THE Rapppahannock United Way’s latest report on ALICE (Asset Limited, Income Constrained, Employed) residents confirms that there are 115,884 households in the greater Fredericksburg region living on the financial edge, with most unable to come up with even $400 to cover an unexpected expense.

Despite barely making enough to cover the basic costs of living, many of these workers are not eligible for government assistance—which falls off sharply in what is known as the “benefits cliff”—leaving them vulnerable to whatever large or small misfortune comes their way. And those who do qualify for assistance often find themselves in a Catch-22 position, in which accepting a slightly better paying job or a raise from their current employer costs them more in lost benefits than it’s worth.

Sarah Walsh, Rappahannock United Way’s vice president for strategic initiatives, told The Free Lance–Star that the nonprofit has met with officials at the Virginia Department of Social Services and asked them to consider replacing federal poverty level guidelines with ALICE data that more accurately takes into account the high cost of living in our area, and possibly phasing-out income-related subsidies in a more gradual fashion that incentivizes low-wage earners to better themselves instead of punishing them for trying to get ahead.



This is an excellent idea. The working poor are not free-loaders; they are contributing members of society, but their incomes have not kept pace with the staggering rise in the cost of living in Virginia. According to the ALICE report, health care costs in Virginia alone rose 81 percent between 2007 and 2015 despite then-candidate Barack Obama’s promise, at a 2008 town hall in Bristol, that if elected president he would “lower premiums by up to $2,500 for a typical family per year.”

During that same period, taxes increased 35 percent and housing costs went up 27 percent in the commonwealth, yet very few Virginians saw their incomes increase even close to those percentages.

In the City of Fredericksburg, 39 percent of city residents fall into the ALICE category. According to the report, it costs $80,088 (or an hourly full-time wage of $40.04) for a typical family of four—two adults with an infant and a preschooler—to afford the basic necessities of life in the city, where the median household income is $51,762.

In Spotsylvania County, 41 percent of the population is ALICE, with an annual income below the $75,720 deemed necessary to adequately feed, clothe, and shelter a family of four. In Stafford, where a bare-bones household budget that does not allow for extras (including savings) is $81,288 for a family of four, ALICE households make up 35 percent of the population.

It’s interesting to note that in all three of these jurisdictions, taxes are the third largest expense after housing and child care.
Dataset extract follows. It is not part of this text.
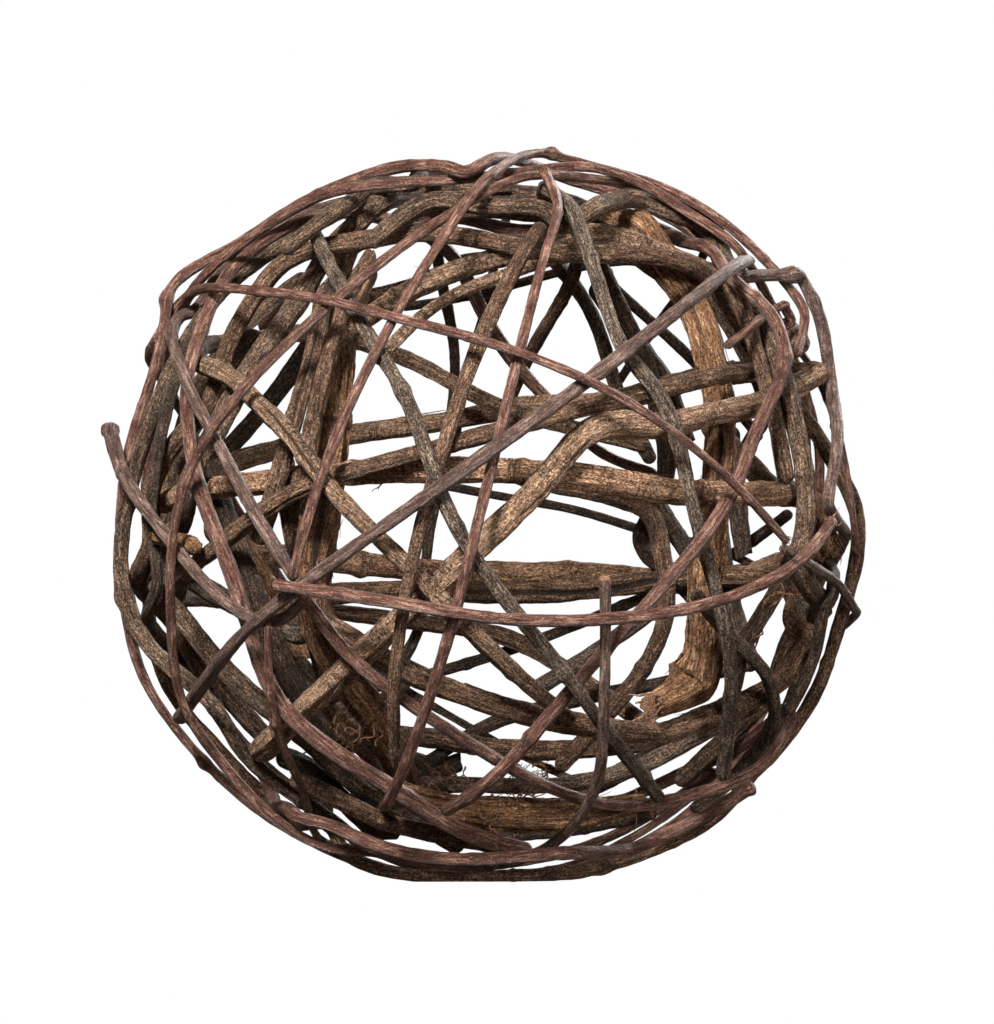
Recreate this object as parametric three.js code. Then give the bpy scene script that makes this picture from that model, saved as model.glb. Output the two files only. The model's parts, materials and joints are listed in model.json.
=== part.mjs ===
// Decorative ball wound from bent vine twigs, hollow inside, standing on a small flattened underside.
// Millimetres, +Z up, the ball's front towards -Y, origin at the middle of the underside.
import * as THREE from 'three';

// ---------- driving dimensions ----------
const BALL_RADIUS = 100;
const FLAT_DEPTH = 2.4; // how much the underside is pressed in where the ball stands
const FLAT_BITE = 0.7; // share of its own radius that a twig keeps under its middle on the flat
const TWIG_GAP = 0.34; // air left between neighbouring twigs
const RING_STEP = 23; // longest stretch between two rings of a tube
const RING_TURN = 28; // sharpest bend between two rings of a tube, in degrees
const THICK_TWIG = 5; // from this diameter on a tube has one side more
const THIN_SIDES = 5;
const THICK_SIDES = 6;
const TIP_DOME = 0.2; // height of a cut end's middle, as a share of the twig's radius

// ---------- barks ----------
const BARKS = {
  russet: { color: 0x6e4a44, roughness: 0.62 },
  plum: { color: 0x5d4748, roughness: 0.68 },
  grey: { color: 0x5e5146, roughness: 0.82 },
  dark: { color: 0x463a32, roughness: 0.85 },
  brown: { color: 0x5f4a39, roughness: 0.84 },
  tan: { color: 0x82694f, roughness: 0.86 },
  fibre: { color: 0x7a5439, roughness: 0.9 },
};

// ---------- routes ----------
// A station is [right, up] in mm from the ball's centre, laid on the ball at the leg's depth,
// or [right, up, back] where the twig leaves that depth. A leg runs over the near or the far half,
// and its depth is measured from the ball's skin to the outer side of the twig.
function leg(side, depth, stations) {
  return stations.map(([right, up, back]) => ({ side, depth, right, up, back }));
}

function near(depth, ...stations) {
  return leg(-1, depth, stations);
}

function far(depth, ...stations) {
  return leg(1, depth, stations);
}

function twig(name, bark, thick, ...legs) {
  return { name, bark, thick, stations: legs.flat() };
}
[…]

So every time elected officials raise taxes—which they all just did—they make it even harder for ALICE families to make ends meet.

Virginians already receive $12.2 billion in public and private subsidies, and taxpayers—many of whom are also ALICE—should not be expected to supplement the incomes of households at the higher end of the income scale.
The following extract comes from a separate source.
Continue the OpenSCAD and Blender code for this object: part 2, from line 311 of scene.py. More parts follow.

Public concern should be focused instead on working households whose annual income is just slightly above the federal poverty level of $24,250 for a family of four. They’re generally out of luck as far as government assistance is concerned, even though it would cost taxpayers much less in the long run to help them stay afloat than add them to the welfare rolls.

Flattening and gradually reducing the benefits cliff would help. So would providing small sums to cover unexpected emergencies—such as a car repair or a medical crisis that threatens their continued employment.

Local employers who depend upon, and profit from, ALICE workers also need to step up their support by raising their pay and offering them more benefits, if possible, or by at least providing more non-monetary assistance, such as flexible hours that reduce their child care expenses. When you’re living paycheck to paycheck, every little bit helps.

But Walsh admitted that just giving handouts, especially to people who keep making the same bad financial decisions over and over again, is not the solution either. That’s why helping low-income workers keep their jobs so they can move up the economic ladder and build family wealth should be the ultimate goal of any public or private subsidies.